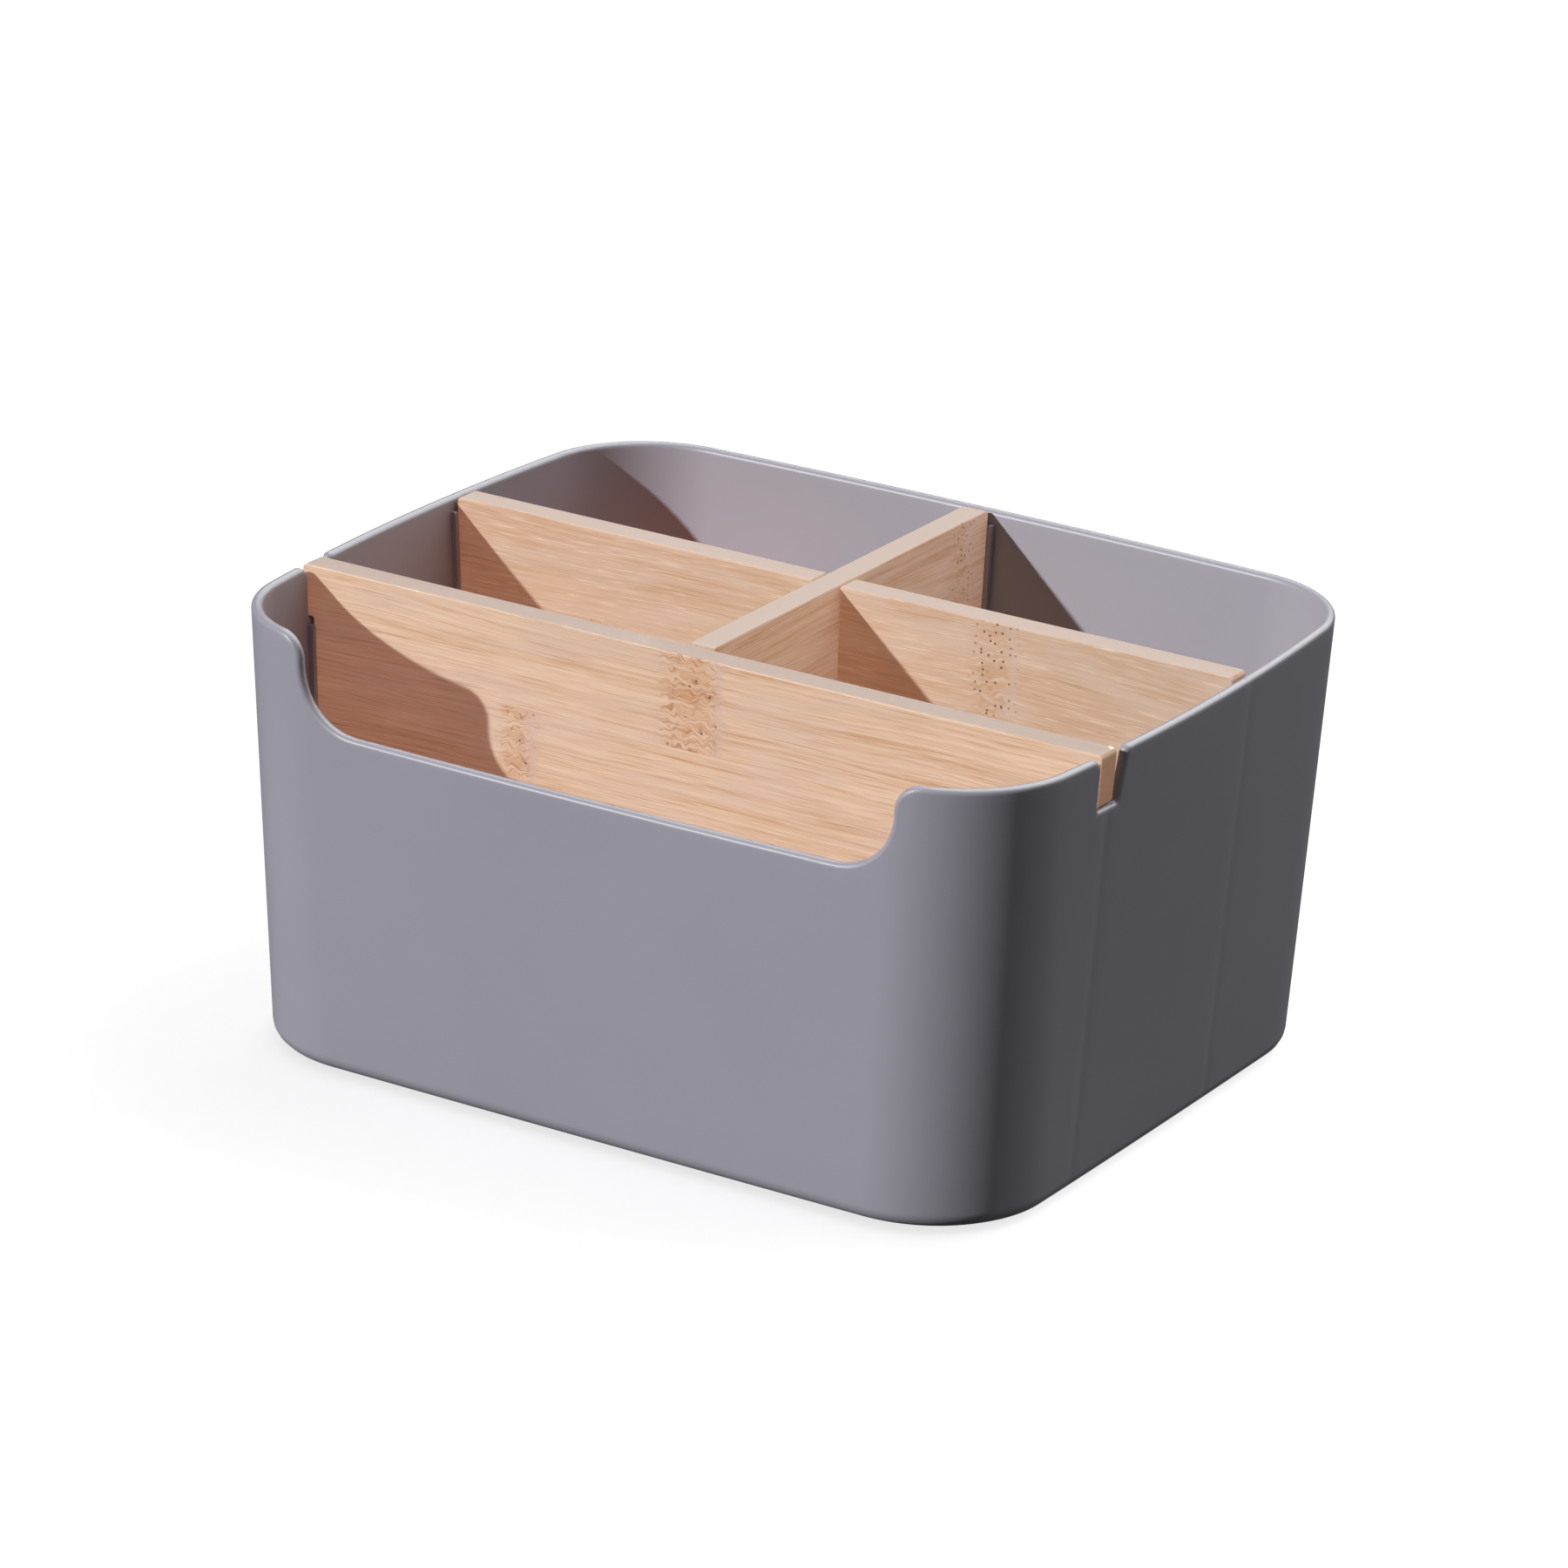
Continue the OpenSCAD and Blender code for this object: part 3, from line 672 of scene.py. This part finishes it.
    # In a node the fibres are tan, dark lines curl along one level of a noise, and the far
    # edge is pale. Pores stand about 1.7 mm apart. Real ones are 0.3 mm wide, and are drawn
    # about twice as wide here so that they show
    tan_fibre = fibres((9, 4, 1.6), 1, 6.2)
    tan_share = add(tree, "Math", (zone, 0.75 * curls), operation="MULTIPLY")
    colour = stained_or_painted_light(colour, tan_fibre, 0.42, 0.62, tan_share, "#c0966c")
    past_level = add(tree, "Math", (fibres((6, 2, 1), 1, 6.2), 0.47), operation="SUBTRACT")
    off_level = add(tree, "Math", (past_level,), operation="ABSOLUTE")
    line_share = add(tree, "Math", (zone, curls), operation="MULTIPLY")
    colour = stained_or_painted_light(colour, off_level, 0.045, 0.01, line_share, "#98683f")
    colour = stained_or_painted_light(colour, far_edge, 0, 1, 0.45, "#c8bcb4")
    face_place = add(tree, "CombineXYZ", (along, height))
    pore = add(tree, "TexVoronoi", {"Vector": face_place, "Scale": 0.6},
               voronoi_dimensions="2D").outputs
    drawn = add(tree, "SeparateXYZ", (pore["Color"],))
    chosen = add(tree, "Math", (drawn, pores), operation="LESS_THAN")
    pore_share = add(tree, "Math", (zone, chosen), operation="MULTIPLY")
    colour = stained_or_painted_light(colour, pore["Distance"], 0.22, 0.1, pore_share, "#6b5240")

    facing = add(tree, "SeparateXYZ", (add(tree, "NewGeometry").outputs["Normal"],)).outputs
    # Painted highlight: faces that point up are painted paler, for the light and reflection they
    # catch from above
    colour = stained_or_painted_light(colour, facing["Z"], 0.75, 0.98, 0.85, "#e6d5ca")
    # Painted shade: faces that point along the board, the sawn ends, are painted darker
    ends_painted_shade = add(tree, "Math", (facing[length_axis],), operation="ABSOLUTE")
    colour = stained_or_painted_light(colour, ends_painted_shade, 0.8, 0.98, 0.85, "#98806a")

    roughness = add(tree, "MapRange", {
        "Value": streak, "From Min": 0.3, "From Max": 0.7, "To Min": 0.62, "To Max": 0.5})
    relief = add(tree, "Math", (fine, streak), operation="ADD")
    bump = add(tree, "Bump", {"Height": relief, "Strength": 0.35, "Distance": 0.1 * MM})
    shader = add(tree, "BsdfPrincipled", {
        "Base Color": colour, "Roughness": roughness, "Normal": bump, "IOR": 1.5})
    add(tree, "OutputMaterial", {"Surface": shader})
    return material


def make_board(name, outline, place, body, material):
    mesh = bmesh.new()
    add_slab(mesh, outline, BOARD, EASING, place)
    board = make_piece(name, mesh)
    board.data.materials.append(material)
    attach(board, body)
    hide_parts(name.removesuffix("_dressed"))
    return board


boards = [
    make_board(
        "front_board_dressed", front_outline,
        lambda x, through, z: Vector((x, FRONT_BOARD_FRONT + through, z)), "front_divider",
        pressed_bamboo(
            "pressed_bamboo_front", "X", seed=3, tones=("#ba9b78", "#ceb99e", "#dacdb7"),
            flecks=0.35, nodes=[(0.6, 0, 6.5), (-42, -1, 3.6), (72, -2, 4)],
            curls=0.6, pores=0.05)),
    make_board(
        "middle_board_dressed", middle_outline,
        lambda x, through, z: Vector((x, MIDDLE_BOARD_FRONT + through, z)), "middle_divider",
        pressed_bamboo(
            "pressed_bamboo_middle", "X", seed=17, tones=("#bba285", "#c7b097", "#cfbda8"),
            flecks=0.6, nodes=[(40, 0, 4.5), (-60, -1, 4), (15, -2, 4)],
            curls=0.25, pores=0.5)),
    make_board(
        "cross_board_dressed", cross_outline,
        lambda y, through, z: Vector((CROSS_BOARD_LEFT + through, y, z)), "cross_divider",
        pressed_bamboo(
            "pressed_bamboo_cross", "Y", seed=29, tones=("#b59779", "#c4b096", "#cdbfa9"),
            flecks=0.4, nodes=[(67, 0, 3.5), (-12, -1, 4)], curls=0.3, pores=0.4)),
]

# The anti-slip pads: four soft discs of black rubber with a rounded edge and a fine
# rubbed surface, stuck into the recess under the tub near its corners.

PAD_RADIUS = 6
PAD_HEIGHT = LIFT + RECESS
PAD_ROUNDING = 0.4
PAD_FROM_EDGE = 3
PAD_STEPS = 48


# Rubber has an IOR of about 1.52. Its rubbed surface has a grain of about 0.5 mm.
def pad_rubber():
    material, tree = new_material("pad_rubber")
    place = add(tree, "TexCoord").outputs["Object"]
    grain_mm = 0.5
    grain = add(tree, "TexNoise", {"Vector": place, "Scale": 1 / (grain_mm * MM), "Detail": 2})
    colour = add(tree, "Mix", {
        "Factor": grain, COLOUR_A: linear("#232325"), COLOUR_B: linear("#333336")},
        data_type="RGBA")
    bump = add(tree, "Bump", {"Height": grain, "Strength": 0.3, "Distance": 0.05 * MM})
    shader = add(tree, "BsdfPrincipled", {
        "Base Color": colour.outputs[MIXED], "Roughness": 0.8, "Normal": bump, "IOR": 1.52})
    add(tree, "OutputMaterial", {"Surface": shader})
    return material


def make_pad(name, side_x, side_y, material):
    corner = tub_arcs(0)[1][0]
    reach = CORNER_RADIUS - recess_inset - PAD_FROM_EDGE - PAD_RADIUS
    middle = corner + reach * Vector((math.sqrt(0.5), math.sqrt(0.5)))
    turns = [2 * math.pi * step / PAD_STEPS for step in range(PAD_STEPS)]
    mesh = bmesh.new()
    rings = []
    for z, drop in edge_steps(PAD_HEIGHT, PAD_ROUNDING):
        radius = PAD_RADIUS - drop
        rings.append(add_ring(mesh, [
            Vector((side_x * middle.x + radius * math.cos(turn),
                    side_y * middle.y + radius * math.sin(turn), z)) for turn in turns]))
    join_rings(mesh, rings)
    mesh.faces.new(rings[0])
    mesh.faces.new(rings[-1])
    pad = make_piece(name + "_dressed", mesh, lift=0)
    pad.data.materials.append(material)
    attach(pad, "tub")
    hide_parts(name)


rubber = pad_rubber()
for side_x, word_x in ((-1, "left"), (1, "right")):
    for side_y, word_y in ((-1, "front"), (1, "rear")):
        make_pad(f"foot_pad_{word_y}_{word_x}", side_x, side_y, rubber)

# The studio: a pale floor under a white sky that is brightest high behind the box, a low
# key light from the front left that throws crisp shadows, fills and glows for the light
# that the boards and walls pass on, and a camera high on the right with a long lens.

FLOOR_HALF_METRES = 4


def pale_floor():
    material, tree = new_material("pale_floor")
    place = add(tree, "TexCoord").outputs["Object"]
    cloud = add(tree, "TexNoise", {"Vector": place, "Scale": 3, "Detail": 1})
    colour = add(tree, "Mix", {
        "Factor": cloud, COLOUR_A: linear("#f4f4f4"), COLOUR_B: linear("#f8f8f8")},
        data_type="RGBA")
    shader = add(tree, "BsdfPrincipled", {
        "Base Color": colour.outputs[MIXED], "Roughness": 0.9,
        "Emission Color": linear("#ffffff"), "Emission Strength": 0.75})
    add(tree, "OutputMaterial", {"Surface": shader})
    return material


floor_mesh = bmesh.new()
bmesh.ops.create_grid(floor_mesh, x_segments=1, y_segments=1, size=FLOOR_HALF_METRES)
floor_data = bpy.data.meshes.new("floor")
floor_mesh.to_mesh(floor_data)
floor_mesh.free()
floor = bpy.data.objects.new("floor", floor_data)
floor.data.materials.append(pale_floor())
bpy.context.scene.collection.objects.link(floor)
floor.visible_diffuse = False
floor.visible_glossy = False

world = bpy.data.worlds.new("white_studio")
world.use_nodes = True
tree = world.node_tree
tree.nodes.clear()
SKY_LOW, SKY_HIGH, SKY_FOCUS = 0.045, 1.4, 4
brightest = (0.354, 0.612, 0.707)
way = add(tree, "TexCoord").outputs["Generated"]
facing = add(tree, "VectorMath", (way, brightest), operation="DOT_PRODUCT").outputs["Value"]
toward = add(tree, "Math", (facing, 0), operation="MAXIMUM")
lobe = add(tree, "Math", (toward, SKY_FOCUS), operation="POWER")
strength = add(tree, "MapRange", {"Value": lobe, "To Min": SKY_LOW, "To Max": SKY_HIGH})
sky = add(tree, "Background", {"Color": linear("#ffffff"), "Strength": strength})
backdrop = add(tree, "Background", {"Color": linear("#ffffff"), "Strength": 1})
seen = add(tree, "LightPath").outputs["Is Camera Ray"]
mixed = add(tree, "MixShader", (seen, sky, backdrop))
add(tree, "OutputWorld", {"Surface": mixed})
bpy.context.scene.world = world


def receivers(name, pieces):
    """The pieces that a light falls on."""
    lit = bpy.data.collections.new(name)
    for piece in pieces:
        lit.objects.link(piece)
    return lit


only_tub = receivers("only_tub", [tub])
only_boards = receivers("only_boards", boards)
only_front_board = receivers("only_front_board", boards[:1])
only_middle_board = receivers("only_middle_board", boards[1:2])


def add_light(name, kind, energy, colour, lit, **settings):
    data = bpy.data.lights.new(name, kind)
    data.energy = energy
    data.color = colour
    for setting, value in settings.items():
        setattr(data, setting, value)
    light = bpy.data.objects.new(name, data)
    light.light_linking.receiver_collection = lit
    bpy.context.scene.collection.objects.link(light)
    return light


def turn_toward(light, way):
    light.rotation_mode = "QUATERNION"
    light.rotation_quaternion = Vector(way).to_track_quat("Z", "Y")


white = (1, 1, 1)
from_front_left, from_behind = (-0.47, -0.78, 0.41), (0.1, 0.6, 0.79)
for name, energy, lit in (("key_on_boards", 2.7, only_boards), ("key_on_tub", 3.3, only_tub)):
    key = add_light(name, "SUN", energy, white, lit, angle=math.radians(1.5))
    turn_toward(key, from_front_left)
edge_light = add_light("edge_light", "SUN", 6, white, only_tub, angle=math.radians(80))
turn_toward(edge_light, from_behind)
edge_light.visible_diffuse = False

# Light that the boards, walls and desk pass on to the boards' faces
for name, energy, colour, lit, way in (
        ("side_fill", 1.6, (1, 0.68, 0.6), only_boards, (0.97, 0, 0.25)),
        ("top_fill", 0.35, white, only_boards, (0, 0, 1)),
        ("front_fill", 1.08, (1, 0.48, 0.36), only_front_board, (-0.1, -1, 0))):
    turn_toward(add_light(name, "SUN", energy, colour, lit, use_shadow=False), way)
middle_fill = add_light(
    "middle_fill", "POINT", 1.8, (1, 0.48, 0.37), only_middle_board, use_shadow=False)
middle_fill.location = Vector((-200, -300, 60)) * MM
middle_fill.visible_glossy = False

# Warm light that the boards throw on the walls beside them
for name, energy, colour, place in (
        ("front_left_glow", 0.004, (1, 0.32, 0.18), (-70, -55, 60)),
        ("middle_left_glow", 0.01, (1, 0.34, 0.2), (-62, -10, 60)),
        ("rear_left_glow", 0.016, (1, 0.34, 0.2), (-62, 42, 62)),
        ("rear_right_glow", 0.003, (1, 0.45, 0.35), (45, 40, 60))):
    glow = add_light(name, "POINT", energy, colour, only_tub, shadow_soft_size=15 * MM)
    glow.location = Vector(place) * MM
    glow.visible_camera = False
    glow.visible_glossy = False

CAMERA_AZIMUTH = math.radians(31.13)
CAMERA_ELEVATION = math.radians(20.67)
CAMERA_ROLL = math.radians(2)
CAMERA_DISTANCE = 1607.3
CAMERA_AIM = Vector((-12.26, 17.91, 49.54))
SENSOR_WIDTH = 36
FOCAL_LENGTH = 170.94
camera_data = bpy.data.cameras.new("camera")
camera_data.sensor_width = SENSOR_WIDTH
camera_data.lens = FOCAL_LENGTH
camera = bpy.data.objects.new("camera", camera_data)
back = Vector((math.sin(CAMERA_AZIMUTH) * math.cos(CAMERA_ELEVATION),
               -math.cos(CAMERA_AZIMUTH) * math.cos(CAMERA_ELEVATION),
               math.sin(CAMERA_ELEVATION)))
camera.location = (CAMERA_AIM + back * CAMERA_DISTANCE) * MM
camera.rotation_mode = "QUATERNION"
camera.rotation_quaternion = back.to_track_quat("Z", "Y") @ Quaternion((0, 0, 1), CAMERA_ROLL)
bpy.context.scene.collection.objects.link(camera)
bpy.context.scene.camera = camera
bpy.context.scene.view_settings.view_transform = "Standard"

STATED TASK ->
Transcribe, word for word, every line from the line with "attach(board, body)" to the line with "return board", inclusive, and output nothing else.

FINISHED ANSWER ->
    attach(board, body)
    hide_parts(name.removesuffix("_dressed"))
    return board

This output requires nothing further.